## begin GIVEN DATA

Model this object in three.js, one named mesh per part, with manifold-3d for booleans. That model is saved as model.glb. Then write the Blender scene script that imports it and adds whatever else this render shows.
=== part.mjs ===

## end GIVEN DATA
## begin GIVEN DATA

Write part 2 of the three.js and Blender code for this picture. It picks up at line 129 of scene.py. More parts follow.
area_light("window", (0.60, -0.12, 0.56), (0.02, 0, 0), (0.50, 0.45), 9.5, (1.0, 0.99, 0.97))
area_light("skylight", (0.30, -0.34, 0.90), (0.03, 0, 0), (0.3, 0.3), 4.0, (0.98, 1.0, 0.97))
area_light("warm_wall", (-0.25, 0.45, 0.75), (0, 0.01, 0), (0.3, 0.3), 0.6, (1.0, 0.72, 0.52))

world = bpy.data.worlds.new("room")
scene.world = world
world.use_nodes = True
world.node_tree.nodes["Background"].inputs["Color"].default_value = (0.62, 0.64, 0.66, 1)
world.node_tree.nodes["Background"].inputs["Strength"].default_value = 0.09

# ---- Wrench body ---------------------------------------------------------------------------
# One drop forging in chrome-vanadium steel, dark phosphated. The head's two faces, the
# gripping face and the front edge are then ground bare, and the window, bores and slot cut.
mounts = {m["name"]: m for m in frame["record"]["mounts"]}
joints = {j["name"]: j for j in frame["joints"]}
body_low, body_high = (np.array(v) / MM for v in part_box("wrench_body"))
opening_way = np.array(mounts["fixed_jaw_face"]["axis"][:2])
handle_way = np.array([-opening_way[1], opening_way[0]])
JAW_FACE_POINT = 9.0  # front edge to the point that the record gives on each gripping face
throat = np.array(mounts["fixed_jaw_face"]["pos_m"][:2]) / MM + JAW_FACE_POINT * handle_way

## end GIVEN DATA

SET PROBLEM »
Lines that hold the word "three" are the ones to return, every one of them.

TASK RESPONSE »
Model this object in three.js, one named mesh per part, with manifold-3d for booleans. That model is saved as model.glb. Then write the Blender scene script that imports it and adds whatever else this render shows.
Write part 2 of the three.js and Blender code for this picture. It picks up at line 129 of scene.py. More parts follow.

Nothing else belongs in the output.